Q13. *Using the lm_robust() function from the estimatr package, calculate heteroskedasticity-robust standard errors. How do these heteroskedasticity-robust standard errors compare to the plain OLS standard errors you previously found?
## $coefficients
## (Intercept) file_data$hh_income file_data$time_commuting
## 800.8162090 43.3516196 0.4728251
##
## $std.error
## (Intercept) file_data$hh_income file_data$time_commuting
## 10.4454793 1.0026973 0.1457625
##
## $df
## (Intercept) file_data$hh_income file_data$time_commuting
## 24997 24997 24997
##
## $statistic
## (Intercept) file_data$hh_income file_data$time_commuting
## 76.666296 43.235000 3.243804
##
## $p.value
## (Intercept) file_data$hh_income file_data$time_commuting
## 0.000000000 0.000000000 0.001180997
##
## $conf.low
## (Intercept) file_data$hh_income file_data$time_commuting
## 780.342455 41.386274 0.187122
If you look the column for standard errors we can see that
file_data$hh_income =1.0026973
file_data$time_commuting = 0.1457625
These robust standard error are different from the OLS standard errors.

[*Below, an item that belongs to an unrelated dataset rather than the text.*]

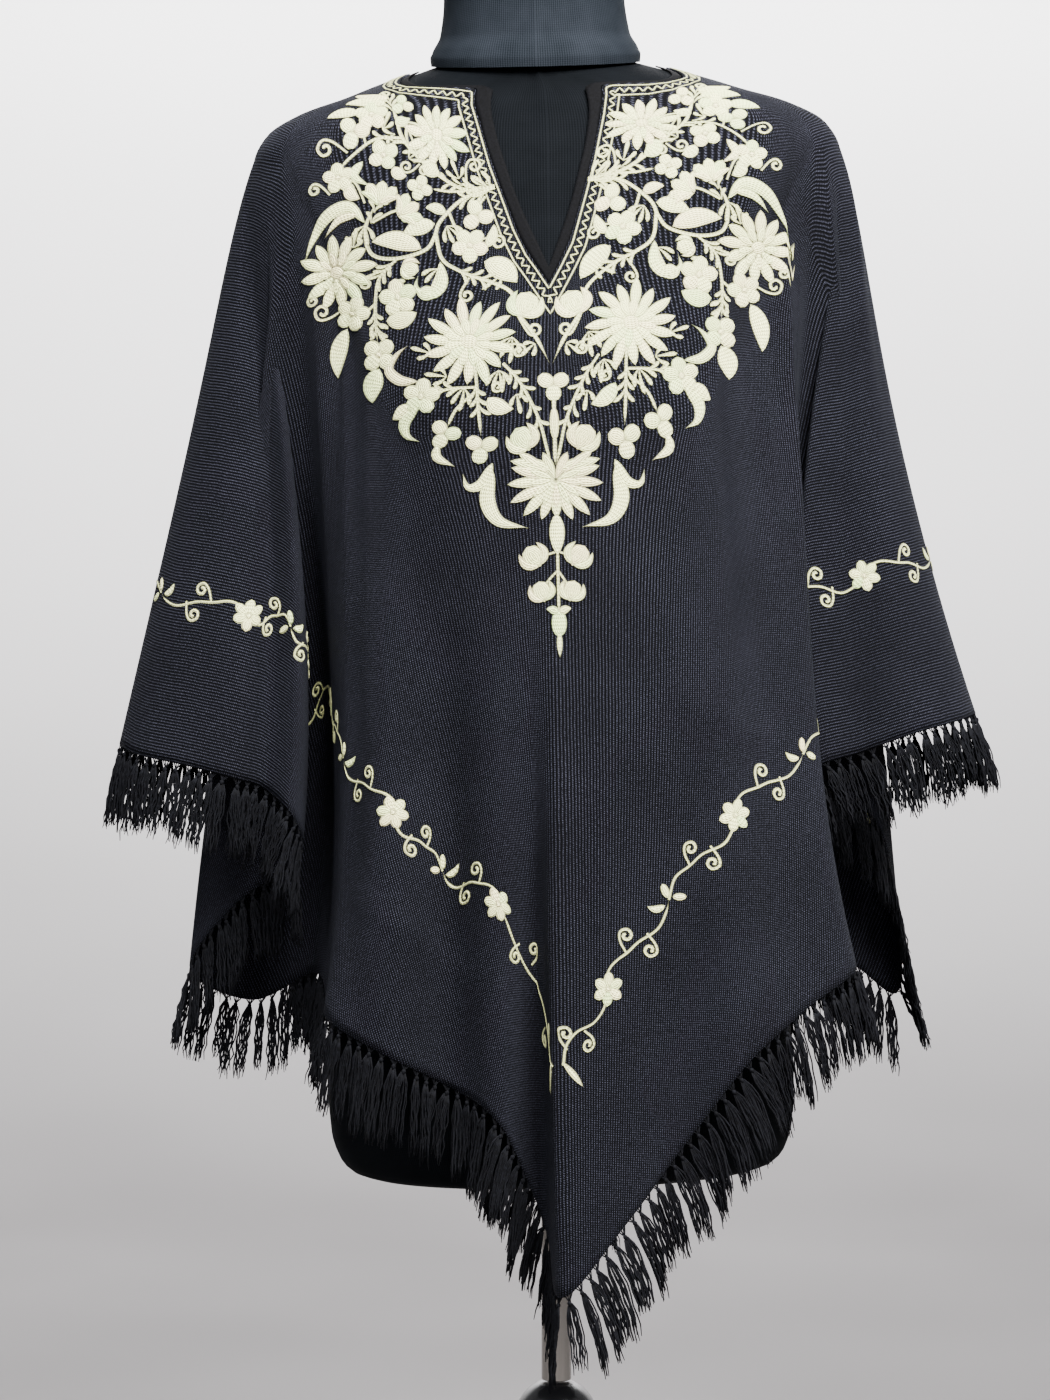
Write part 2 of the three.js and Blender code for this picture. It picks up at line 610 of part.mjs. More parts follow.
function collar() {
  const waist = COLLAR_TOP - COLLAR_RADIUS;
  const dome = DOME_DEGREES.map((degrees) => {
    const turn = degrees * RADIANS;
    return [COLLAR_RADIUS * Math.sin(turn), waist + COLLAR_RADIUS * Math.cos(turn)];
  });
  return turned(
    [
      [0, COLLAR_BOTTOM],
      [TUBE_RADIUS + 4, COLLAR_BOTTOM],
      [COLLAR_RADIUS, waist - COLLAR_FLARE],
      [COLLAR_RADIUS, waist],
      ...dome,
      [0, COLLAR_TOP - 1],
    ],
    TUBE_SIDES,
  );
}

const pole = () => {
  const low = COLLAR_TOP - 1 + TOUCH;
  const high = FORM_BOTTOM - 2 * TOUCH;
  return turned([[0, low], [POLE_RADIUS, low], [POLE_RADIUS, high], [0, high]], POLE_SIDES);
};

const group = new THREE.Group();

function piece(name, shape, shade) {
  shape.computeVertexNormals();
  const mesh = new THREE.Mesh(shape, new THREE.MeshStandardMaterial(SHADES[shade]));
  mesh.name = name;
  group.add(mesh);
}

piece("front_panel", panel(FRONT), "wool");
piece("back_panel", panel(BACK), "wool");
piece("neck_facing", facing(), "facing");
for (const run of FRINGES) piece(run.name, fringe(run), "yarn");
piece("form_torso", torso(), "jersey");
piece("form_neck", neckCover(), "jersey");
piece("stand_pole", pole(), "chrome");
piece("stand_collar", collar(), "plastic");
piece("stand_tube", lowerTube(), "chrome");
piece("stand_base", basePlate(), "enamel");

export default group;
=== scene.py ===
"""A black woollen poncho with a slit neck, cream chain-stitch embroidery and a knotted fringe, worn by a
limbless dress form on a pole stand. Sizes are in millimetres until a mesh is made, which is in metres."""

import math
import random

import bpy
import numpy as np
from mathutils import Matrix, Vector
from mathutils.bvhtree import BVHTree


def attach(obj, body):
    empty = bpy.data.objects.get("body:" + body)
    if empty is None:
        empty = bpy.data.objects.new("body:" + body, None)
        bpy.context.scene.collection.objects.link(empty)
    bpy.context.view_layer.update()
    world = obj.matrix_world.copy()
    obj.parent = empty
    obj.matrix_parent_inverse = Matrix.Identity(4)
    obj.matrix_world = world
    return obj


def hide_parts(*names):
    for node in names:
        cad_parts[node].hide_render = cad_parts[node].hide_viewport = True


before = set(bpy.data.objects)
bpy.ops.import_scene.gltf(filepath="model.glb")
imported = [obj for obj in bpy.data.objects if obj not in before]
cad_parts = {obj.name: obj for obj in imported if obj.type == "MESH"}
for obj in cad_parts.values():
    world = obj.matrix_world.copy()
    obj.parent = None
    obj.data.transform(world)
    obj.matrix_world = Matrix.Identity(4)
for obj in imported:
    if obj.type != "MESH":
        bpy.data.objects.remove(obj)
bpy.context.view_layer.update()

MM = 0.001
BODY = "root"

# Stand
BASE_RADIUS = 175
BASE_THICK = 9
BASE_CROWN = 7
TUBE_RADIUS = 16
COLLAR_RADIUS = 28
COLLAR_TOP = 571
COLLAR_BOTTOM = 505
POLE_RADIUS = 10
TOUCH = 0.3

# Dress form
FORM_BOTTOM = 710
LEAN = 0.0247
SHIFT = 4.4
NECK_RIM = 1451
NECK_TOP = 1541
NECK_SLOPE = 0.24
NECK_TIP_FROM = 1415

# Cloth
THICK = 1.5
CLEAR = 3.0
NECK_SNUG = 1.6
SHOULDER_EASE = 7
LEFT_OPEN = 0.3
LEAVE = 6
# s * s * (1 - s) is 4 / 27 at its most, so that a bow is as wide as its number says.
BOW_FULL = 27 / 4
CELL = 5.2
ON_FORM_ROWS = 42
HANGING_ROWS = 68

# The cut, laid flat: half the width from the neck to the arm edge, the length from the shoulder to the
# point, how far the arm edge runs down from the shoulder, and the radius of the neck.
CUT_HALF_WIDTH = 607
CUT_POINT = 820
CUT_ARM_EDGE = 213
CUT_NECK = 80


def table(names, rows):
    """Rows of numbers as one array for each named column."""
    columns = zip(*rows)
    return {name: np.array(values, float) for name, values in zip(names.split(), columns)}


FORM_SECTIONS = table(
    "z half front back mid",
    [
        (710, 128, 78, 96, 0),
        (714, 140, 89, 108, 0),
        (722, 148, 95, 116, 0),
        (740, 154, 100, 122, 0),
        (775, 156, 103, 125, 0),
        (850, 149, 100, 119, 0),
        (930, 126, 92, 98, 0),
        (980, 119, 91, 88, 0),
        (1060, 125, 104, 88, 0),
        (1140, 134, 121, 94, 0),
        (1190, 140, 127, 99, 1),
        (1240, 146, 120, 103, 2),
        (1290, 155, 105, 104, 4),
        (1330, 168, 93, 101, 5),
        (1360, 181, 83, 96, 5.5),
        (1385, 186, 72, 89, 6),
        (1400, 181, 65, 83, 6),
        (1413, 165, 59, 77, 5.5),
        (1425, 138, 55, 71, 5),
        (1437, 110, 53, 64, 3.5),
        (1447, 79, 52, 58, 1),
        (1451, 66, 50, 55, 0),
    ],
)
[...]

Q14. Why did your coefficients remain the same in Q13.—even though your standard errors changed?
The coefficients remained the same because there is heteroskedasticity present in the data.
Q15. If you run weighted least squares (WLS), which the following four possibilities would you expect? Explain your answer.
I would say option number four, if we used WLS then we would have different coefficients from OLS and different standard errors. WLS is a better estimator than ols even when its incorrect.
Q16. Does heteroskedasticity appear to matter in this setting? Explain your answer/reasoning.
I would say that heteroskedasticity matters greatly in this situation considering that all the data is skewed right. The variance is not constant which is the direct definition of heteroskedasticity. So yes I believe that heteroskedasticity is affecting the data.